Ela fingiu não ver o olhar muito significativo que Miguel lhe lançou.
- Erros de interpretação – disse Teresa imediatamente, como se tivesse planejado a resposta há muito – Família é família, não pode se colocar casamento no meio. Isso é uma abominação.
- Acho que a definição de abominação depende do que é conveniente – opinou Olga, que estava encostada à parede – Veja a homossexualidade, por exemplo. No começo do século, alguns ainda consideravam uma doença. Hoje em dia, com a superpopulação, isso mudou.
- Pois é – concordou Cristina – E mesmo com tanta gente no mundo, algumas mulheres insistem em ter, sei lá, três filhos.
Olga balançou a cabeça com um leve sorriso e ignorou a farpa. Cristina murchou. Bom tempo era aquele que ela quase levava umas porradas.
Nesse momento, ouviu-se um toque de celular. Era o de Maurício. Uma mensagem havia chegado. Ele se adiantou, mas Olga, que estava do lado, pegou o troço antes. Com um toque acidental dela, a tela se iluminou.
Maurício chegou e pegou o celular da mão manicurada de sua cunhada. Isso chamou a atenção de Cristina. Seu marido estava ansioso para pegar o celular, tanto que foi até um pouco brusco com Olga. Esta, quando teve o aparelho retirado de si, levantou os olhos com uma expressão...
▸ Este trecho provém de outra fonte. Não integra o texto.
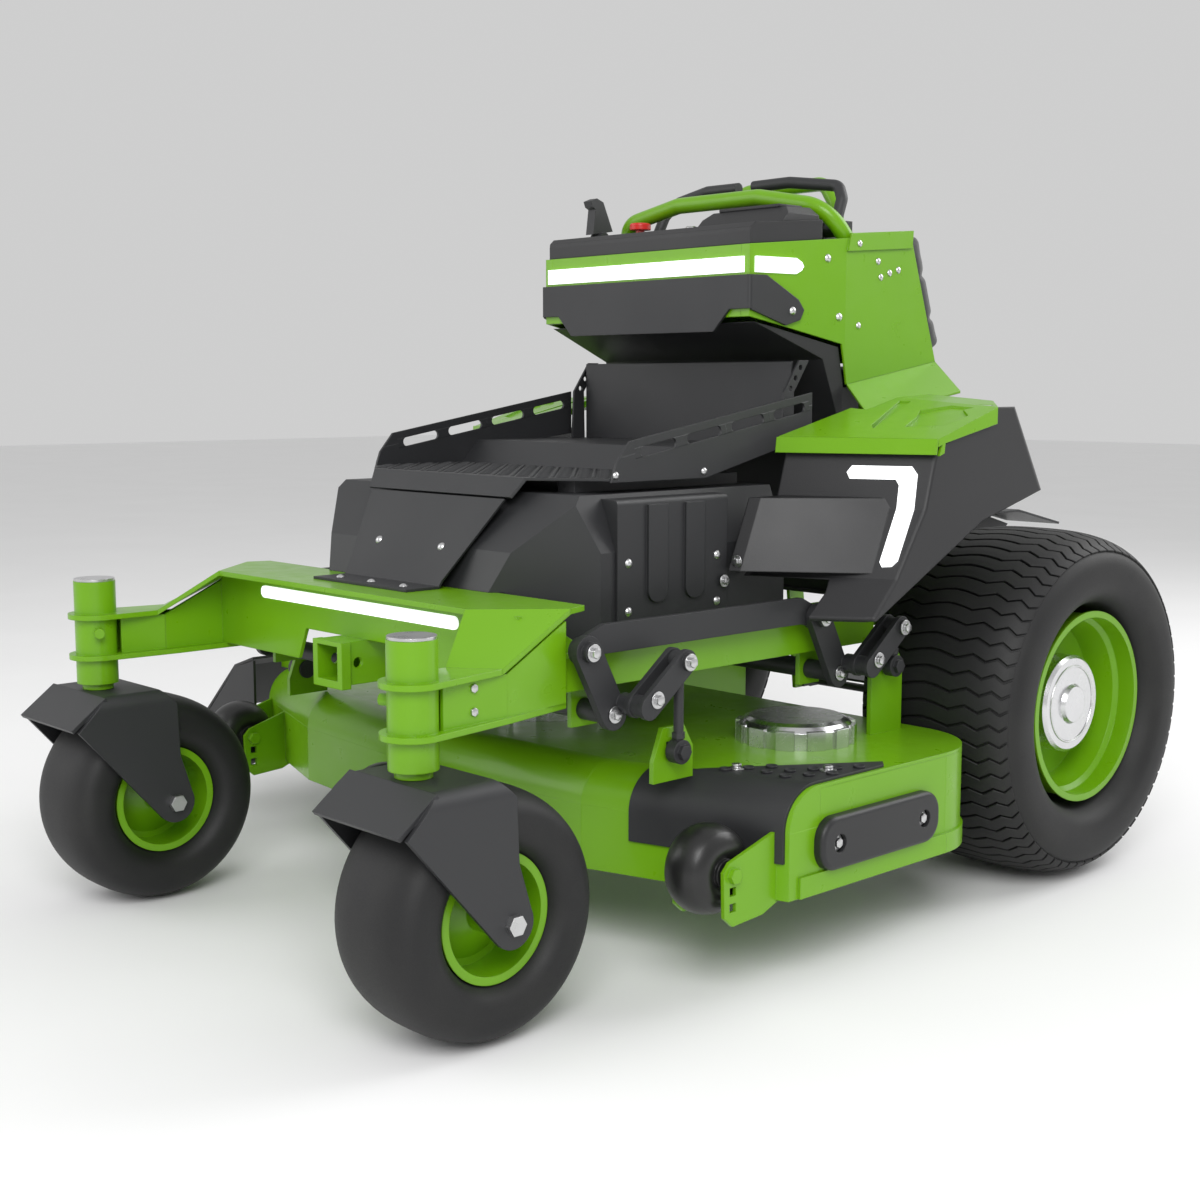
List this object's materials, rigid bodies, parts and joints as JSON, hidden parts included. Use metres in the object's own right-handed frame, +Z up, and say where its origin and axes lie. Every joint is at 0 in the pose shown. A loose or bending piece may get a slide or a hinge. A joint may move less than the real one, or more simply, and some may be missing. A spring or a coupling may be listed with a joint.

Foi então que Cristina se perdeu. Com uma expressão de quê? Aborrecimento? Irritação? Surpresa? Na hora, porém, ela não identificou o que estava se passando, não entendeu o diálogo mudo entre o olhar tenso de Maurício e os olhos misteriosos de Olga. Só percebeu que estava perdendo algo. E era importante.
Foi exatamente ali que começou a queda.